LA HABANA, Cuba -¿Qué cosa es? ¿Quién lo hizo? ¿Eso es arte?, podemos preguntarnos caminando a veces por ciertos lugares de La Habana, ciertos barrios fuera del centro, por Lawton o La Dionisia, entre otros. Allí hallamos, en ocasiones formando conjuntos, algunas llamativas imágenes, notables murales que van más allá del graffiti e incluso esculturas que pueden alcanzar una factura compleja.
Claro está, uno puede recordar el proyecto Arte Calle, aquel grupo de estudiantes de arte que, entre 1986 y 1989 —cuando parecía que todo en el país habría de cambiar radicalmente y para bien—, iniciaron un fuerte movimiento artístico que marcó la ciudad. Luego, según el artista y promotor Otari Oliva, comenzaría a hacerse notar el grafiti de nuevo a partir de 2005.
De cualquier modo, esos asomos artísticos que nos encontramos por los rincones de la ciudad no corresponden ya a ningún movimiento, a ningún impulso colectivo e independiente comparable al de Arte Calle, por ejemplo, sobre todo si, dejando de lado el graffiti, que ya ha sido más tratado, nos fijamos solo en estos otros gestos creativos, que ni siquiera pretenden ser trasgresores, que son también voces marginales y, por supuesto, obra de personas que quieren expresar algo.
Está claro que no estamos ante ningún reto, ante ningún intento de violar prohibiciones o sembrar un determinado mensaje contestatario. Son voces sin consonancia, desconectadas entre sí y que no quieren hacerse escuchar más allá de la siguiente esquina, que suenan en un rincón para llamar durante dos segundos la atención del que pasa. Y nada más.
Conversando con el investigador Julio Llópiz, nos dice que en estos casos se trata, sencillamente, de “arte urbano”, porque son piezas concebidas para habitar en la calle e interactuar de una manera ocasional con el transeúnte. Es igual que sean obras del proyecto comunitario Muraleando, en Lawton —quizás demasiado inclusivo, que no tenía relación con el grafiti, mala palabra en Cuba porque el verdadero graffiti se hace sin pedir permiso—, o esas esculturas de hierro y mármol que pueden encontrarse en las calles de La Dionisia y sus cercanías. Lo mismo un árbol caído con una cabeza toscamente tallada que otro árbol caído pintado de manera estupenda.

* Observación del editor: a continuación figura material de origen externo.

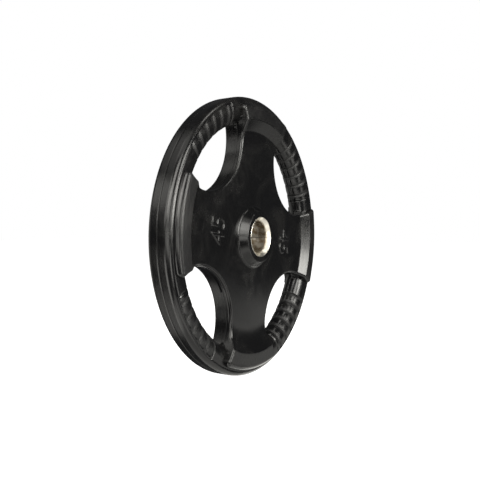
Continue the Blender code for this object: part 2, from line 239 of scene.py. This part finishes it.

Según Llópiz, “la dinámica y el gesto de hacer arte urbano —en el sentido de ‘ponerlo en la calle’, independientemente de que responda más o menos a una intención de cultura urbana— antecede al graffiti. Es una tradición que viene desde muy atrás, desde la idea del monumento, incluso con la perspectiva de arte urbano que tienen el poder y el establishment”.
Por ello es que quien pintó el tronco del árbol quizás lo hizo pensando un poco en el graffiti, o tal vez no, pero el impulso mismo pertenece a una dinámica anterior, a un anhelo de expresión pública que podemos rastrear hasta las cuevas de Altamira, según este investigador. En el caso de las esculturas, piensa Llópiz, “en el contexto de Cuba, responden menos a ese impulso”. Tiene que ver más con el hecho de que alguien realiza la pieza, le gusta y quiere mostrarla. Su acto no entraña ningún vandalismo. Se trata, en teoría, de un artista local que, probablemente y muchas veces con toda razón, cree que resulta por completo imposible exponer en una galería, y entonces escoge poner —‘exponer’— su obra en la calle para que la vea todo el mundo.
Resultan curiosas las piezas como la que representa a una deidad afrocubana, representada con piezas de hierro, concreto y caracoles, a un costado del cementerio. “Probablemente tiene alguna intención religiosa”, dice Llópiz, “o a lo mejor no, pero de lo que sí estoy seguro es que la referencia visual es religiosa, con una disposición parecida a como los creyentes colocan las ‘brujerías’ junto a la ceiba o cuando las tiran en las esquinas. Esas cosas nunca están puestas al azar”.
En medio de la fealdad, de la destrucción, del empobrecimiento y el gris tono de la ciudad, estas obras de arte urbano —a veces en las barriadas más descoloridas y tristes— aportan formas y colores sorpresivos al entorno, al paisaje humano que se extiende alrededor, recordándonos que en esos sitios habitan personas que a veces se atreven a pensar en algo más que sus necesidades elementales, que se atreven a soñar.
“Lo bueno que tiene el arte emplazado en el contexto urbano, sobre todo si se hizo sin permiso”, resume Julio Llópiz, “es que resulta un acto de afirmación de que la creatividad está más allá de cómo circula la obra”.
Sí, como una pequeña voz, como un pequeño grito visual en el silencio sin color.